You can save the distances to the data table by selecting the Save option from the Mahalanobis Distances red triangle menu.

Multivariate Robust Outliers Mahalanobis Distance Plot

Multivariate Robust Outliers Mahalanobis Distance Plot shows the Mahalanobis distances of 16 different columns. The plot contains an upper control limit (UCL) of 4.82.This UCL is meant to be a helpful guide to show where potential outliers might be. However, you should use your own discretion to determine which values are outliers. For more details about this upper control limit (UCL), see Mason and Young (2002).

Multivariate with Robust Estimates Options

The red triangle menu for Multivariate with Robust Estimates contains numerous options to analyze your multivariate data. For a list and description of these options, see Multivariate Platform Options in the Multivariate Methods book.

Multivariate k-Nearest Neighbor Outliers

The basic approach of outlier detection is to consider points distant from other points as outliers. One way of determining the distance of a point to other clusters of points is explore the distance to its nearest neighbors. For each value of K, the Multivariate k-Nearest Neighbor Outliers utility displays a plot of the Euclidean distance from each point to it’s Kth nearest neighbor. You specify the largest value of K, denoted as k. Plots are provided for Equation shown here

, skipping values by the Fibonacci sequence to avoid displaying too many plots.

This approach is sensitive to the specified value of k. A small value of k can miss identifying points as outliers and a large value of k can falsely classify points as outliers:

•

Suppose that the specified k is small, so that you are only studying a few neighbors. If there is a cluster of more than k points that is far from the rest of the points, then the points within the cluster will have small distances to their nearest neighbors. You may be unable to detect the cluster of outliers.

•

Suppose that the specified k is large, so that you are studying a large number of neighbors. If there are clusters with fewer than k data points, then the points within these clusters may appear to be outliers. You may overlook the fact that the points form a cluster, interpreting the individual cluster members as outliers instead.

K-Nearest Neighbor Report

When you select Multivariate k-Nearest Neighbor Outliers from the list of commands, you are asked to specify the value of k to use as an upper bound for the furthest neighbor to be considered. Notice that the default value is set to 8.

The report shows plots for select values of K up to the value k. The value of K for each plot is displayed in its vertical axis label, which is of the form Distance to Neighbor K = <a>, where a is an integer denoting the ath closest neighbor. Each plot shows the distance from the point in the ith row to its ath nearest neighbor. The points that have large distances from their neighbors, across multiple values of K, are likely to be outliers.

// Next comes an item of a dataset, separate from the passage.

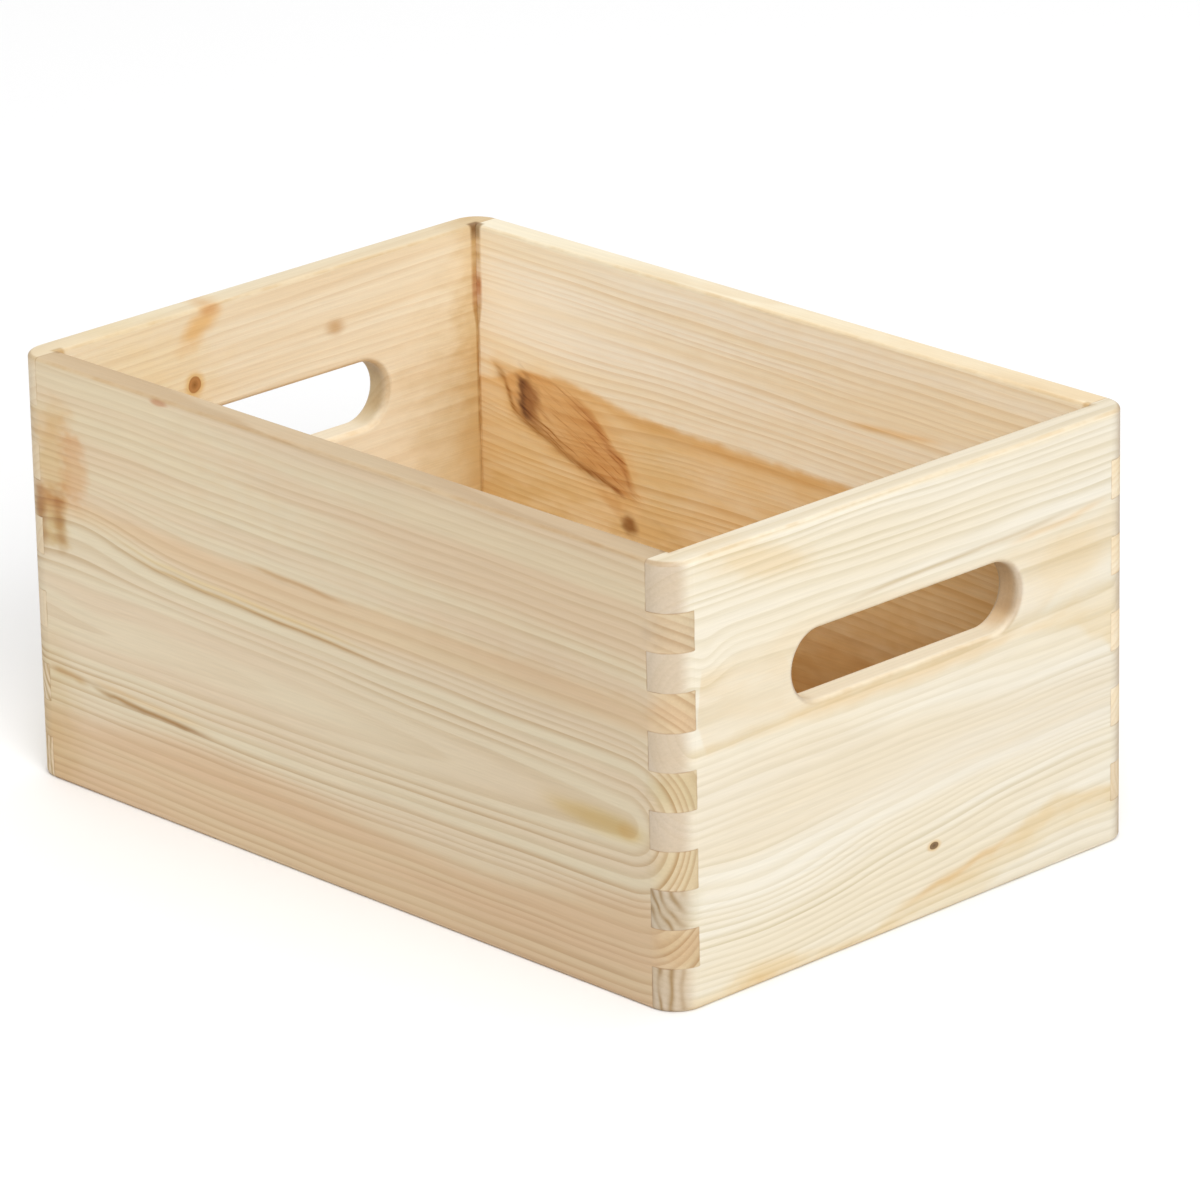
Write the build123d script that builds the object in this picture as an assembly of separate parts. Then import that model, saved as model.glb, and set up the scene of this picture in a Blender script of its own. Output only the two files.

The buttons above the plots do the following:

Exclude Selected Rows

Excludes rows corresponding to selected points from further analysis. The rows are assigned the Excluded row state in the data table. You are asked if you want to rerun or close the K Nearest Neighbors report. Rerunning the analysis identifies new nearest neighbors. The plots are updated and the excluded points are not shown.

Scatterplot Matrix

Opens a separate window containing a scatterplot matrix for all columns in the analysis. You can explore potential outliers by selecting them in the K Nearest Neighbors plots and viewing them in the scatterplot matrix.

Closes the K Nearest Neighbors report.